Oil dropped to a two-week low on speculation that a government report will show U.S. crude inventories climbed last week.
Futures
tumbled 2.1 percent in New York. Stockpiles probably rose the 13th time
in 15 weeks, keeping them more than 130 million barrels above the
five-year average, a Bloomberg survey showed. The American Petroleum
Institute will release its weekly data today while the Energy
Information Administration will report on Wednesday. Supplies at
Cushing, Oklahoma, the biggest U.S. storage hub, climbed to a record
last month, according to the EIA.
Oil
capped the biggest two-year loss on record in 2015 as the Organization
of Petroleum Exporting Countries effectively abandoned production limits
amid a global supply glut.

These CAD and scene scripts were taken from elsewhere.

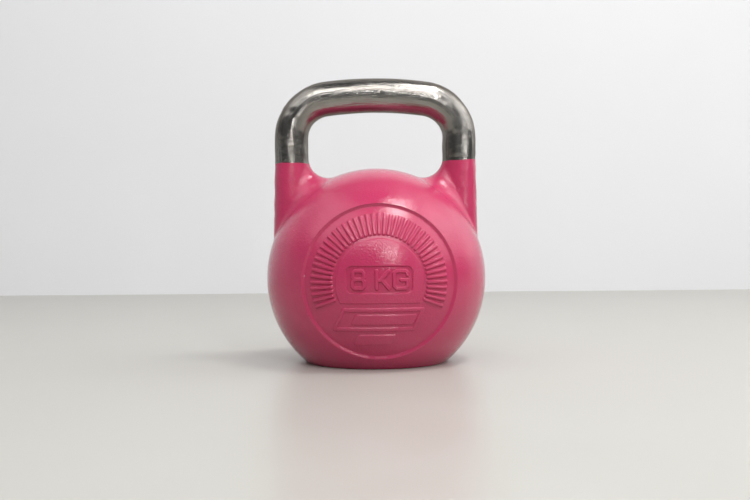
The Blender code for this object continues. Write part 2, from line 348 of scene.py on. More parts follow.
def fillet_centres(angle):
    """The fillet's centre for each direction round the post, as distance from its axis and height.

    The centre is one fillet radius from the post's side and one from the ball's circle. So it is
    where a line crosses a circle of radius (cut radius + fillet radius): the larger root of a
    quadratic.
    """
    top = HORN_TOP - BALL_CENTRE[2]
    cut_centre = -leg_offset * np.cos(angle)
    cut_radius = np.sqrt(BALL_RADIUS**2 - (leg_offset * np.sin(angle)) ** 2)
    spread = LEG_RADIUS + top * SLOPE + FILLET / np.cos(DRAFT) - cut_centre
    reach = cut_radius + FILLET
    root = np.sqrt((spread * SLOPE) ** 2 - (1 + SLOPE**2) * (spread**2 - reach**2))
    height = (spread * SLOPE + root) / (1 + SLOPE**2)
    offset = spread - height * SLOPE
    return offset + cut_centre, height + BALL_CENTRE[2], np.arctan2(-height, -offset) % (2 * np.pi)


def to_post(points, side):
    """Direction, distance from the post's axis, and height of each point."""
    x = side * points[:, 0] - leg_offset
    return np.arctan2(points[:, 1], x), np.hypot(x, points[:, 1]), points[:, 2]


def horn_field(points, side):
    """Zero on the horn's skin, positive outside it.

    Above the fillet it is the distance off the drafted side, and below it the distance off the arc.
    """
    angle, distance, height = to_post(points, side)
    centre, centre_height, _ = fillet_centres(angle)
    on_side = height - centre_height > -FILLET * np.sin(DRAFT)
    side_gap = (distance - LEG_RADIUS - (HORN_TOP - height) * SLOPE) * np.cos(DRAFT)
    arc_gap = FILLET - np.hypot(distance - centre, height - centre_height)
    return np.where(on_side, side_gap, arc_gap)


print("fillet centre towards the window:", [round(float(v), 4) for v in fillet_centres(np.pi)[:2]])

# %% [markdown]
# The paint was masked off with tape, by hand: the line rises a little towards the right on one horn
# and sags in the middle on the other. So the painted skin starts at a height that varies round the
# post.

# %% Build the horns
HORN_SIDES = 224
HORN_ROWS = 76
BURIED_DEPTH = 2.5 * MM
ROOT_DEPTH = 0.01 * MM
PAINT_LINE = 194.4 * MM
TAPE_HEIGHT = {1: 1.3, -1: -1.3}
TAPE_TILT = {1: 1.1, -1: 0.2}


def paint_line(angle, side):
    """Height of the paint's edge: a mean height, one slow tilt and a few waves round the post."""
    around = np.arctan2(np.sin(angle), side * np.cos(angle))
    tilt = TAPE_TILT[side] * np.cos(around)
    slow, quick = 0.3 * np.sin(2 * around + side), 0.14 * np.sin(5 * around)
    wave = slow + quick + 0.07 * np.sin(11 * around + 1)
    return PAINT_LINE + (TAPE_HEIGHT[side] + tilt + wave) * MM


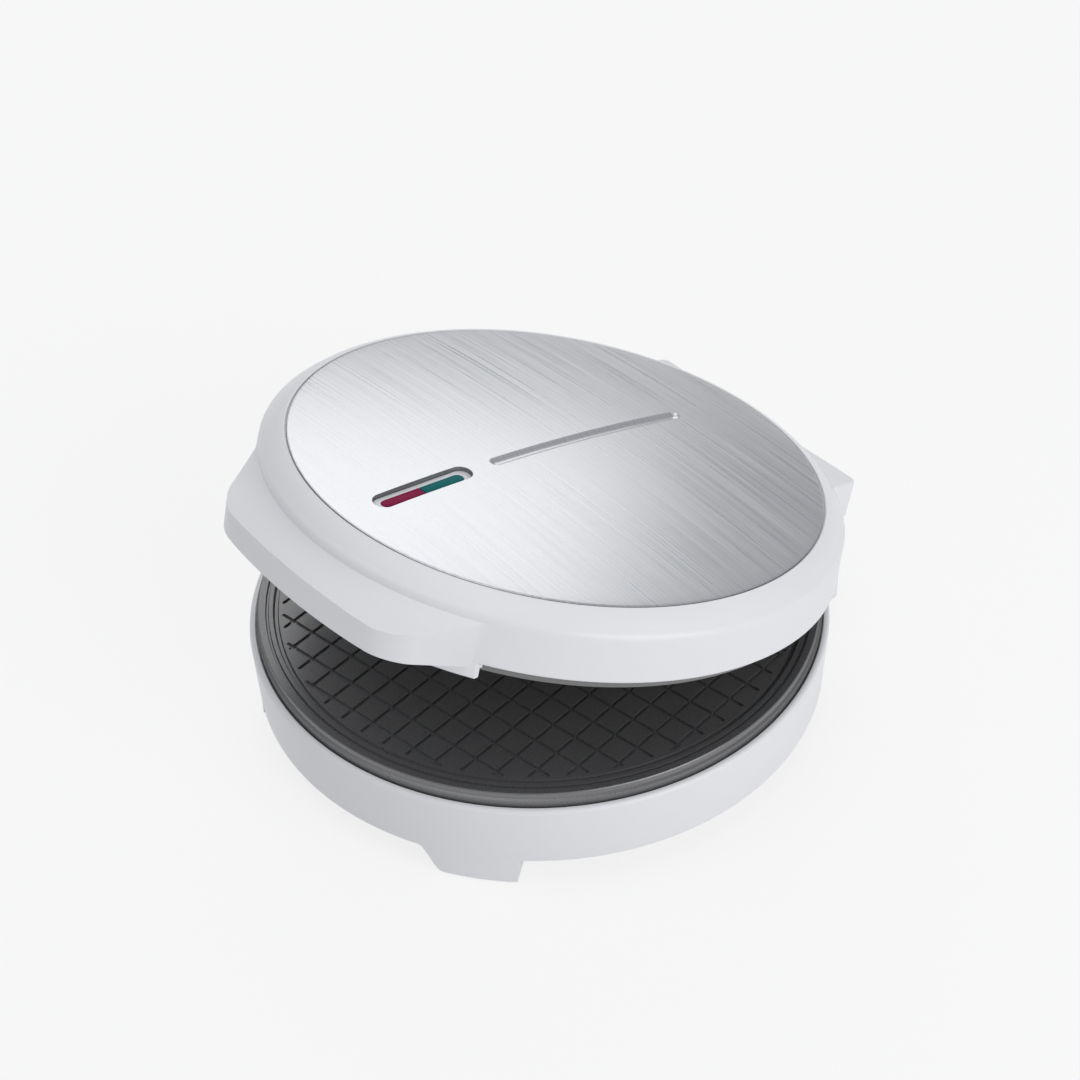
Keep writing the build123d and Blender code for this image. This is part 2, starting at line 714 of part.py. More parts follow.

Investors are assessing the impact of Saudi
Arabia’s move to cut ties with Iran, while also watching measures by
China to prevent the country’s financial-market volatility from weighing
on a slowing economy.
West
Texas Intermediate for February delivery fell 79 cents to settle at
$35.97 a barrel on the New York Mercantile Exchange. It was the lowest
close since Dec. 21. Prices slid 30 percent last year.
Brent
for February settlement declined 80 cents, or 2.1 percent, to $36.42 a
barrel on the London-based ICE Futures Europe exchange. The European
benchmark crude closed at 45 cent premium to WTI.